Right to Revoke Lease in the Event of Destruction of Property by fire, etc.
The primary purpose of creating a lease is to confer the right of enjoyment on the lessee. If by fire, tempest or flood, or violence of an army or of a mob, or other irresistible force, any material part of the property is wholly destroyed or rendered
substantially and permanently unfit for the purposes for which it was let, the lessee has a right to avoid the lease and it shall, at the option of the lessee, be void.
The complete destruction of the subject of the lease i.e., the building/superstructure and the destruction of the underlying land in a lease deed will affect leasehold rights but where a godown that was given on lease was destroyed by fire but the lessee did not opt for declaration of the lease deed as void, he would not be deemed to have exercised his rights under section 108 (e) as even as the godown was destroyed, the land on which it stood was still in possession of the lease.
Right to Repair Property and Claim Costs in the Event of its Neglect by the Lessor
Since the lessor continues to be the owner of the property, it is his duty to care for it and carry out necessary repairs from time to time at his own expense. The property, due to the lessor’s neglect should not become unfit for enjoyment.
If the lessor neglects to make, within a reasonable time after notice, any repairs which he is bound to make to the property, the lessee may make the same himself, and deduct the expense of such repairs with interest from the rent, or otherwise recover it from the lessor, but he cannot terminate the tenancy by reason of the lessor’s default, or quit.
Right to Remove Fixtures
During the continuance of possession of the property, the lessee may attach something to the land that becomes a fixture or part of the land belonging to the landlord.
Under this section, the lessee may, even after the determination of the lease remove, at any
time whilst he is in possession of the property leased but not afterwards, all things which he had attached to the earth; provided he leaves the property in the state in which he received it.
Right to the Benefit of Crops Grown by him
When a lease of uncertain duration determines by any means except the fault of the lessee, he or his legal representative is entitled to all the crops planted or sown by the lessee and growing upon the property when the lease determines, and to free ingress and egress to gather and carry them.
DUTIES OR LIABILITIES OF LESSEE
(1) Lessee’s Duty of Disclosure
(2) Obligation to Pay Rent
(3) Duty of Maintaining the Property
Lessee’s Duty of Disclosure
The lessee is bound to disclose to the lessor any fact as to the nature or extent of the interest which the lessee is about to take, of which the lessee is and the lessor is not, aware, and which materially increases the value of such interest.
Obligation to Pay Rent
The lessee is bound to pay or tender at the proper time and place the premium or rent to the lessor or his agent in this behalf.
The obligation to pay rent starts as soon as the lessor has fulfilled his obligation and the lessee has been put in possession.
Payment can be made by the lessee; but it cannot be made by a stranger unless he acts as an agent of the lessee.
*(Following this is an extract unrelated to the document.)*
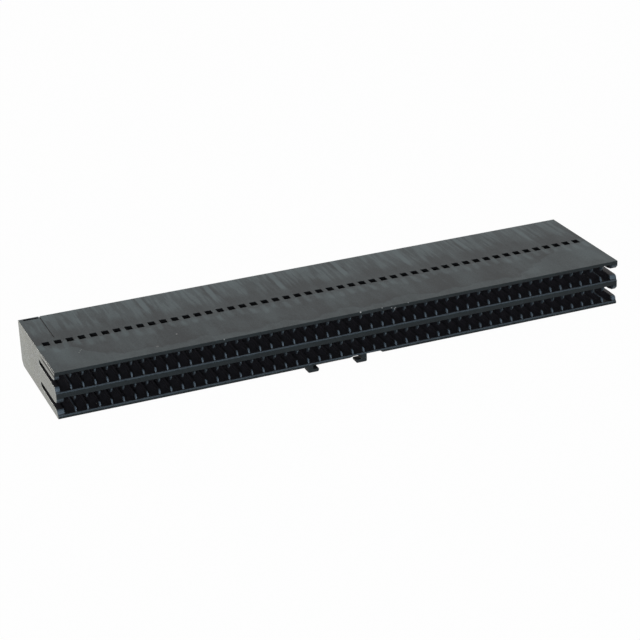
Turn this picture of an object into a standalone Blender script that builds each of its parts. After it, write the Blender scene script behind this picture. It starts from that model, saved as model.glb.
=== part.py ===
"""Empty receptacle housing for a flat flexible cable: two rows of fifty contact positions.

The housing is one moulding. The cable enters at the front (-Y), the pins of the mating
header enter at the rear (+Y), and +X runs along the rows. Z = 0 is the underside of the
two hooks, and the origin is the middle of the footprint.
"""

from math import cos, pi, sin

import bmesh
import bpy

MM = 0.001

# Contact grid
POSITIONS = 50
PITCH = 1.27 * MM
ROW_SPACING = 2.54 * MM
ROW_STAGGER = 0.25 * MM

# Cavities and the walls round them
CAVITY_WIDTH = 1.10 * MM
CAVITY_HEIGHT = 1.90 * MM
TOP_WALL = 0.36 * MM
BOTTOM_WALL = 0.36 * MM
END_WALL = 0.50 * MM
REAR_WALL = 1.10 * MM
DEPTH = 14.55 * MM
REAR_LOWER_CHAMFER = 0.50 * MM

# Cable slot, cut along the whole row through partitions and end walls
SLOT_REACH = 6.30 * MM
HANGING_RIB = 0.72 * MM
HANGING_RIB_AT_MOUTH = 0.22 * MM
UPPER_MOUTH_REACH = 1.08 * MM
FLOOR_RIB = 0.50 * MM
FLOOR_RIB_AT_REAR = 0.62 * MM
LOWER_MOUTH_REACH = 0.45 * MM
LIP_DROP = 0.10 * MM
LIP_REACH = 0.14 * MM
LIP_CREST = 0.02 * MM
SLOT_REAR_RADIUS = 0.20 * MM
MOUTH_STEPS = 2

# Windows over the contact latches
WINDOW_WIDTH = 0.74 * MM
WINDOW_LENGTH = 0.92 * MM
WINDOW_FROM_FRONT = 7.25 * MM
WINDOW_SHIFT = 0.08 * MM

# Openings for the header pins
PIN_OPENING = 0.66 * MM
PIN_LEAD_IN = 1.00 * MM
PIN_LEAD_IN_DEPTH = 0.30 * MM

# Hooks under the front edge, feet towards each other
HOOK_DROP = 0.68 * MM
HOOK_DEPTH = 1.00 * MM
HOOK_STEM = 0.60 * MM
HOOK_FOOT = 0.65 * MM
HOOK_FOOT_THICKNESS = 0.35 * MM
HOOK_ROUNDING = 0.16 * MM
TOE_CHAMFER = 0.10 * MM
ROUNDING_STEPS = 3
HOOK_CLEAR_WIDTH = 5.60 * MM
HOOK_CENTRE = -1.75 * MM

# Relief of the underside round the right hook, and the bevel between the hooks
RELIEF_WIDTH = 3.70 * MM
RELIEF_DEPTH = 1.60 * MM
RELIEF_HEIGHT = 0.20 * MM
RELIEF_SLANT = 0.25 * MM
EDGE_BEVEL = 0.16 * MM

# Tapered ledge along the front half of the left upper edge
LEDGE_WIDTH = 0.08 * MM
LEDGE_DROP_AT_FRONT = 0.13 * MM
LEDGE_LENGTH = 5.60 * MM

# Witness groove and key slot at the left rear corner of the top
GROOVE_WIDTH = 0.12 * MM
GROOVE_DEPTH = 0.10 * MM
GROOVE_LENGTH = 6.10 * MM
GROOVE_FROM_END = 2.24 * MM
KEY_LENGTH = 1.60 * MM
KEY_WIDTH = 0.40 * MM
KEY_DEPTH = 0.22 * MM
KEY_RIM = 0.14 * MM
KEY_GAP = 0.12 * MM

# Length by which a cutter passes the face that it opens
OVERSHOOT = 0.50 * MM

# Plastic: black, glass-filled, matt
PLASTIC_COLOUR = (0.045, 0.046, 0.049, 1.0)
PLASTIC_ROUGHNESS = 0.55

# Places that follow from the sizes above
HEIGHT = TOP_WALL + ROW_SPACING + CAVITY_HEIGHT + BOTTOM_WALL
LENGTH = (POSITIONS - 1) * PITCH + CAVITY_WIDTH + ROW_STAGGER + 2.0 * END_WALL
LEFT = -0.5 * LENGTH
RIGHT = 0.5 * LENGTH
FRONT = -0.5 * DEPTH
REAR = 0.5 * DEPTH
UNDERSIDE = HOOK_DROP
TOP = UNDERSIDE + HEIGHT
LEFT_STEM = HOOK_CENTRE - 0.5 * HOOK_CLEAR_WIDTH
RIGHT_STEM = HOOK_CENTRE + 0.5 * HOOK_CLEAR_WIDTH
HOOK_ROOT = UNDERSIDE + 0.5 * (RELIEF_HEIGHT + BOTTOM_WALL - LIP_DROP)
RELIEF_LEFT = RIGHT_STEM + HOOK_STEM - 0.5 * RELIEF_WIDTH

# Each row: sideways shift, and height of its cavity floor
UPPER_ROW = (-0.5 * ROW_STAGGER, UNDERSIDE + BOTTOM_WALL + ROW_SPACING)
LOWER_ROW = (0.5 * ROW_STAGGER, UNDERSIDE + BOTTOM_WALL)
ROWS = (UPPER_ROW, LOWER_ROW)


def clear_scene():
    """Remove every object that the file opened with."""
    for obj in list(bpy.data.objects):
        bpy.data.objects.remove(obj, do_unlink=True)


def position_centres(shift):
    """X of each contact position in a row with this sideways shift."""
    first = shift - 0.5 * (POSITIONS - 1) * PITCH
    return [first + index * PITCH for index in range(POSITIONS)]


def add_box(mesh, low, high):
    """Add a closed box between two opposite corners."""
    corners = [
        mesh.verts.new((x, y, z))
        for z in (low[2], high[2])
        for x, y in ((low[0], low[1]), (high[0], low[1]), (high[0], high[1]), (low[0], high[1]))
    ]
    bottom, top = corners[:4], corners[4:]
    mesh.faces.new(reversed(bottom))
    mesh.faces.new(top)
    for index in range(4):
        following = (index + 1) % 4
        mesh.faces.new((bottom[index], bottom[following], top[following], top[index]))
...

It is not necessary that the lessor should make a demand for rent. The lessee must seek out to the landlord to make the payment.
Duty of Maintaining the Property
The lessee is bound to keep, and on the termination of the lease to restore, the property in as good condition as it was at the time when he was put in possession, subject only to the changes caused by reasonable wear and tear or irresistible force. He is also under a duty to allow the lessor and his agents, at all reasonable times during the term, to enter upon the property and inspect the condition thereof and give or leave notice of any defect in such condition; and, when such defect has been caused by any act or default on the part of the lessee, his servants or agents, he is bound to make it good
within three months after such notice has been given.
The obligation to restore the premises in good repair does not apply if the property is destroyed by a fire not caused by the negligence of the lessee, but he is liable for fire lighted intentionally or caused by
negligence.
[s 113] Waiver of notice to quit.
Section 113 of the Transfer of Property Act says a quit notice is waived with the tenant’s consent, by any act of the landlord showing an intention to treat the lease as subsisting.
The court referred to the decision in Calcutta Credit Corporation Ltd. & anr. v. Happy Homes (P) Ltd., in which the bench stated that “when there is waiver of notice within the meaning of Section 113 of the T.P Act, the old tenancy is not resurrected and on issuance of quit notice the lease is determined, then by consent of parties all what happens is creation of new tenancy. Therefore, after issuance of quit notice, the tenancy can be terminated and thereafter the status of the tenant is that of a tenant at sufferance, that is, a trespasser”.
NOTICE TO QUIT
- There is a procedural requirement of “giving a notice” under Sections 106 and 111(g) of the Act, by the landlord, of his intention to determine the jural relationship of tenancy before filing a suit for eviction under the various state rent acts.
- Section 106 of the Act was incorporated as an equitable provision so that the tenant could arrange for himself another roof.
- Ordinarily, a contract between the parties would regulate all the relevant terms including the duration of the tenancy, however, there might be a case where
the contract mentions no date of termination of such relation. In such cases, the lease is determined by serving a notice to quit.
Note: The provisions of the Rent Act supersede the provisions of the TPA.
[s 114] Relief against forfeiture for non-payment of rent.
A close reading of Section 114 would show that the rights of landlord and tenant are balanced by the aforesaid provision.
This is because where a lease of immoveable property has determined by forfeiture for non-payment of rent, and at the hearing of the suit, the lessee pays or tenders to the lessor the rent
in arrears, together with interest thereon and his full costs within 15 days, the Court in its discretion may relieve the lessee against the forfeiture.
This shows two things – one that the landlord’s interest is secured not only by the deposit of rent in arrears but also interest thereon and full costs of the suit.
The option given, of course, is that security may also be given but what is important is that the Court is given a discretion in making a decree for ejectment if this is done. The discretion may be exercised in favour of the tenant or it may not. This itself shows that Section 114 cannot be said to be a provision conceived for relief of tenants as a class as a matter of public policy.